◆ WHAT YOU HAVE TO DO ◆
Quote exactly and only this range of lines in the data below: the line that holds "Continue the OpenSCAD" to the line that holds "return DISH_D *", both included.

◆ INPUT RECORDS ◆

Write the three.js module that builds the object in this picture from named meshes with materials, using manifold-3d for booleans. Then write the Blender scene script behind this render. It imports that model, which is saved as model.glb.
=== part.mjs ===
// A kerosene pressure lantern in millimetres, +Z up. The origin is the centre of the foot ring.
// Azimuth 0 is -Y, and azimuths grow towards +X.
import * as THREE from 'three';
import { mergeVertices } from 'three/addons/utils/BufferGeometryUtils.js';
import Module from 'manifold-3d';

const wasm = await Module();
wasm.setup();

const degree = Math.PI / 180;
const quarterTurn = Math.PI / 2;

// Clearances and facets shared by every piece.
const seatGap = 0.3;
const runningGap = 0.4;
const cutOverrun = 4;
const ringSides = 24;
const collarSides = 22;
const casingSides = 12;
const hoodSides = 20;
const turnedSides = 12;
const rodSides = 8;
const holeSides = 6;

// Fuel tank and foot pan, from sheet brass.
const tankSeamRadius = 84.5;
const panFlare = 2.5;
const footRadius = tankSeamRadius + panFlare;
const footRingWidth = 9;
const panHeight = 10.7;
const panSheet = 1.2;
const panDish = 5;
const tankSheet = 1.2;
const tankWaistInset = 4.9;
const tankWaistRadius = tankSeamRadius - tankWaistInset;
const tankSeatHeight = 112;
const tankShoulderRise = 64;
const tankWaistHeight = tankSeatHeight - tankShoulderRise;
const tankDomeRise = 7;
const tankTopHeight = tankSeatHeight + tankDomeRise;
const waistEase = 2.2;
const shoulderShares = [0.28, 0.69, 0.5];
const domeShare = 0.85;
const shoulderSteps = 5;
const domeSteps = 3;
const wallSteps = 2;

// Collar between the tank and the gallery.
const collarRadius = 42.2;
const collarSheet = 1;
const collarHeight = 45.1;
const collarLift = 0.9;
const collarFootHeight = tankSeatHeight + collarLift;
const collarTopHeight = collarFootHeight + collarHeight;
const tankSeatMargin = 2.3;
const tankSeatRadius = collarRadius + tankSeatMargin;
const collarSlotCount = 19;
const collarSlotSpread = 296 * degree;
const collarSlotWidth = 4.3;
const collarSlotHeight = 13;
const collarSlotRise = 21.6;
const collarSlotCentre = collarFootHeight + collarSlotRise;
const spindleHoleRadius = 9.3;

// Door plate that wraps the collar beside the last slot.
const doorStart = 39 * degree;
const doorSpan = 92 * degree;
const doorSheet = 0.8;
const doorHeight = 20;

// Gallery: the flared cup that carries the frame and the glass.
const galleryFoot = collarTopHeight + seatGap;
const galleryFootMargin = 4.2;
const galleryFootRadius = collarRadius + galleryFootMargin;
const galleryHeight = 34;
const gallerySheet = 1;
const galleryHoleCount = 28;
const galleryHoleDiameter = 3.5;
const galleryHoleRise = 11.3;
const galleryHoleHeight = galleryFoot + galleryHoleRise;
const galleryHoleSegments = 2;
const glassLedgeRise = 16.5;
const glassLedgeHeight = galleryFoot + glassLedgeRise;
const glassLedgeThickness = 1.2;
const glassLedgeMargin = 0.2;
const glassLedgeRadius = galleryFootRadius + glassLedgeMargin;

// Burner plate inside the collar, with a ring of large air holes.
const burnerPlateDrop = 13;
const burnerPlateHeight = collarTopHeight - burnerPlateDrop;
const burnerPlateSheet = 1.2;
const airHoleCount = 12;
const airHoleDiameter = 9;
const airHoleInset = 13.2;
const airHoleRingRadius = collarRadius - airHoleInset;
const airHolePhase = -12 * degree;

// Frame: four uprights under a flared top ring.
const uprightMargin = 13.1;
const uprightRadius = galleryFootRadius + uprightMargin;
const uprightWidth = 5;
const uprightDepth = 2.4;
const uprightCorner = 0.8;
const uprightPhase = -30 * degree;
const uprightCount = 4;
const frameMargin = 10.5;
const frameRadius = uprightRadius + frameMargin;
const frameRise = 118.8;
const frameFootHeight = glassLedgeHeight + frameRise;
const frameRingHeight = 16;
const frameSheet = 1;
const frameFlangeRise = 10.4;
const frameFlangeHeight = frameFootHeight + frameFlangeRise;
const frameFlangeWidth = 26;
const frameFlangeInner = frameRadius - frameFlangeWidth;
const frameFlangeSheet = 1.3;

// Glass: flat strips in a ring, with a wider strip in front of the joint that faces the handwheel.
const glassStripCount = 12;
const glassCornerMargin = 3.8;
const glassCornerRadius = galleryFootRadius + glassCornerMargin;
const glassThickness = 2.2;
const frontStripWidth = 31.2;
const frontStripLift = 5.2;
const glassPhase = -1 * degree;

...

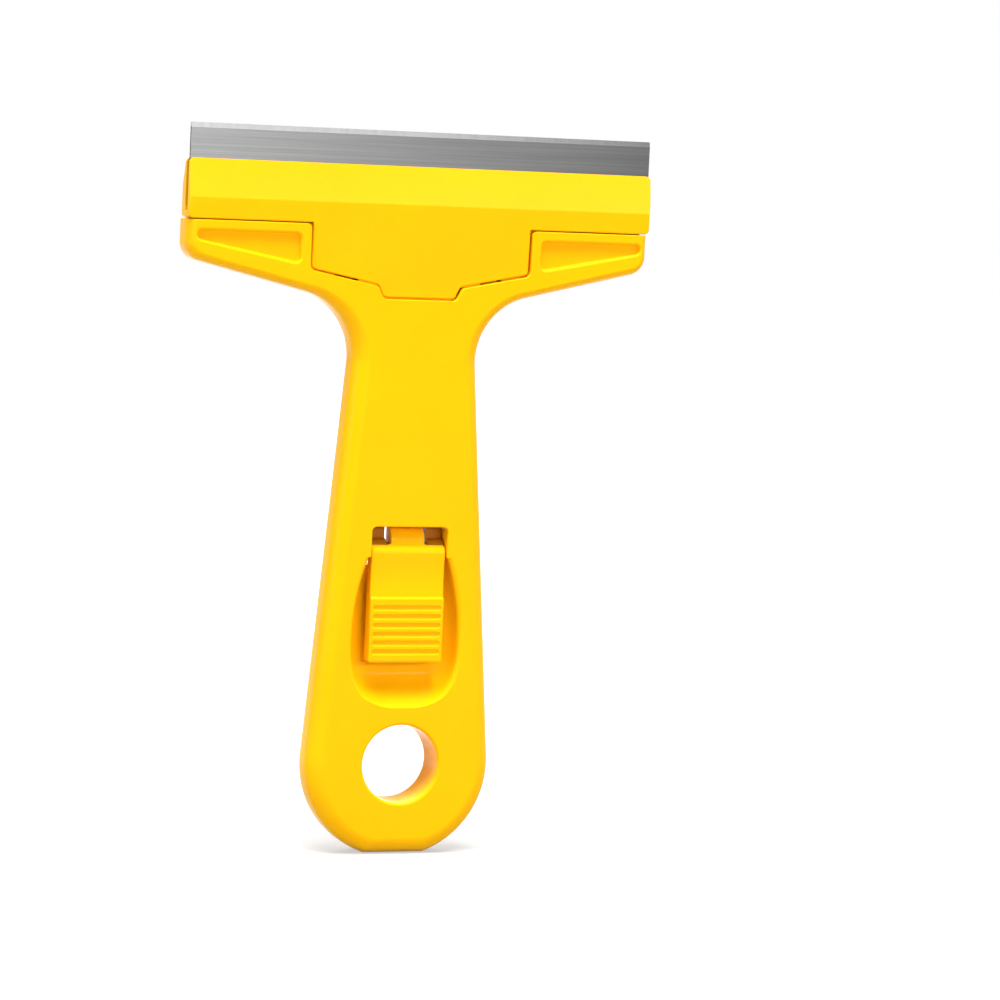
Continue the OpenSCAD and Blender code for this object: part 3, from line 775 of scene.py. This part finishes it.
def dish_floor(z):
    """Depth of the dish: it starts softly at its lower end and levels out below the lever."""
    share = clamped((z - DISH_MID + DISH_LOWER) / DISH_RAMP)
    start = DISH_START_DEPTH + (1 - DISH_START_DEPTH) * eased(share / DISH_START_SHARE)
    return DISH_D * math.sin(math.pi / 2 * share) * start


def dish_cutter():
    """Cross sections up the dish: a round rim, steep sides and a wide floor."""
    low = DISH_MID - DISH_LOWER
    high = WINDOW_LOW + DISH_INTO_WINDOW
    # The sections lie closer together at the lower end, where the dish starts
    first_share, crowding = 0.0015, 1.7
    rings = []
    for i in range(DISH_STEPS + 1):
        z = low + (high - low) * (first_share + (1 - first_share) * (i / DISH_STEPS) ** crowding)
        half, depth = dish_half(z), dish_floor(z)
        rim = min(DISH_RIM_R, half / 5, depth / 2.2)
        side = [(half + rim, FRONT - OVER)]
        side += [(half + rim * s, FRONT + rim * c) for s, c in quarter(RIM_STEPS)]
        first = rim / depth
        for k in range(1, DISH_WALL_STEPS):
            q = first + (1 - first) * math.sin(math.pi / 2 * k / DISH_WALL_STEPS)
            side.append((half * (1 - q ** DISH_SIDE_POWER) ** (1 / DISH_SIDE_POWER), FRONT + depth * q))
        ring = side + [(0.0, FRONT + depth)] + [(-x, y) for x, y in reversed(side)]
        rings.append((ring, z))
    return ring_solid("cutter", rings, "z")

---

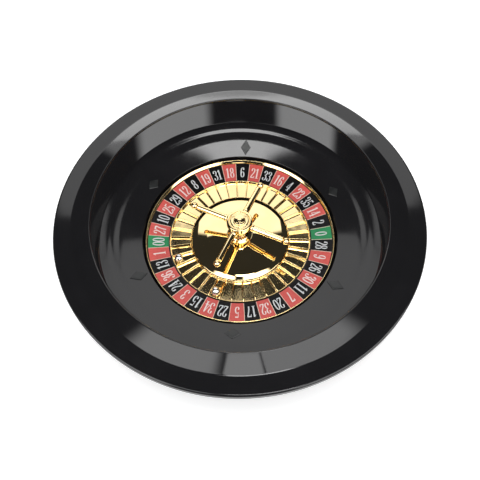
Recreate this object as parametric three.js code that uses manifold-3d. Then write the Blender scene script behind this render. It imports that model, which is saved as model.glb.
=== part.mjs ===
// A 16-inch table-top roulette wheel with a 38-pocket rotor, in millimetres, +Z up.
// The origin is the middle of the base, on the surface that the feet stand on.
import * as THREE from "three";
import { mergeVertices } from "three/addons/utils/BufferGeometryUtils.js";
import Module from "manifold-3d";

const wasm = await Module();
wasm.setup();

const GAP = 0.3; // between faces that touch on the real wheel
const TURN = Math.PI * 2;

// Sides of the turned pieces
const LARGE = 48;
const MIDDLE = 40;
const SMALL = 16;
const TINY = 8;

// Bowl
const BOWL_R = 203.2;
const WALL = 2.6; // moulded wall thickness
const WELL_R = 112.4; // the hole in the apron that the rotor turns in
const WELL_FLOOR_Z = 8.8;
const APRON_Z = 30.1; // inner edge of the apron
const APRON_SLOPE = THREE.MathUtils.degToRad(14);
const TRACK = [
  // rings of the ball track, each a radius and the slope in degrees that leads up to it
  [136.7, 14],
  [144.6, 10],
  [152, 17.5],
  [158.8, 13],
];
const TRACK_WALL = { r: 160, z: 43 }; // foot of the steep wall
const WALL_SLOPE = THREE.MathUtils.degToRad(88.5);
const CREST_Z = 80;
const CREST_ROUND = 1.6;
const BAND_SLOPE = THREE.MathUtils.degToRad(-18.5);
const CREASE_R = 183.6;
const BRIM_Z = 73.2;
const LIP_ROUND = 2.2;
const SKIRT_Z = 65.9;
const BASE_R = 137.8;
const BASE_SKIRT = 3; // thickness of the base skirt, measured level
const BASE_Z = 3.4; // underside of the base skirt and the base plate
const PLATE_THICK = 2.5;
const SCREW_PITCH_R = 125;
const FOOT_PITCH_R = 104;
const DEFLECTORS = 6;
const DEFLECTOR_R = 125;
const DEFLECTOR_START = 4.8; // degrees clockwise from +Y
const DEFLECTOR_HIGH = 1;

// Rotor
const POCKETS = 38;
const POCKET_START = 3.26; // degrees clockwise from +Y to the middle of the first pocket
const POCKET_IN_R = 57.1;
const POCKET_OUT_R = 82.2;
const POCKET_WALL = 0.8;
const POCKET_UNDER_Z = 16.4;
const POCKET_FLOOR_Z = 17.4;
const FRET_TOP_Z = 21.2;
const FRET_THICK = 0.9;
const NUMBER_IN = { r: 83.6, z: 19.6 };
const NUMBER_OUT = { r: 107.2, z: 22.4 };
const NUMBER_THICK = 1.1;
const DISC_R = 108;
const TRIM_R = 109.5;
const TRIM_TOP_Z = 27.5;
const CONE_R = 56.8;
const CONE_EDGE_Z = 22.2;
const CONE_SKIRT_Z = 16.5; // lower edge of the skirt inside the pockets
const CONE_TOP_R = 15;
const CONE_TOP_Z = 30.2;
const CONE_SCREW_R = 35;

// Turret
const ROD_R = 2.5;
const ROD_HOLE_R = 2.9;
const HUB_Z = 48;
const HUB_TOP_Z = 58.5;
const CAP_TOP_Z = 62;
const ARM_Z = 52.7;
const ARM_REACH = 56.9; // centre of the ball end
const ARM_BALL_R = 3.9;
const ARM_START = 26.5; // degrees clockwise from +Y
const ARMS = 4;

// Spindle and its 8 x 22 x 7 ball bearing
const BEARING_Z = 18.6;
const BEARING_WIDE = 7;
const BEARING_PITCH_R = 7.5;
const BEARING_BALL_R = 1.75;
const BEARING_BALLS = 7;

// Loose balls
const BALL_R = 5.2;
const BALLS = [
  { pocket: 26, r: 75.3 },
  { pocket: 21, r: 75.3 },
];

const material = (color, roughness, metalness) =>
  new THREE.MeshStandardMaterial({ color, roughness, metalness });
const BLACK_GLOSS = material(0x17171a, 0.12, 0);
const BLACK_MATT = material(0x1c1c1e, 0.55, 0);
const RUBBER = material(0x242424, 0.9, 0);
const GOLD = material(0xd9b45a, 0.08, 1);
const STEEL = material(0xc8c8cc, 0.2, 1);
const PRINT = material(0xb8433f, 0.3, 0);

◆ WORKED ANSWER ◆
Continue the OpenSCAD and Blender code for this object: part 3, from line 775 of scene.py. This part finishes it.
def dish_floor(z):
    """Depth of the dish: it starts softly at its lower end and levels out below the lever."""
    share = clamped((z - DISH_MID + DISH_LOWER) / DISH_RAMP)
    start = DISH_START_DEPTH + (1 - DISH_START_DEPTH) * eased(share / DISH_START_SHARE)
    return DISH_D * math.sin(math.pi / 2 * share) * start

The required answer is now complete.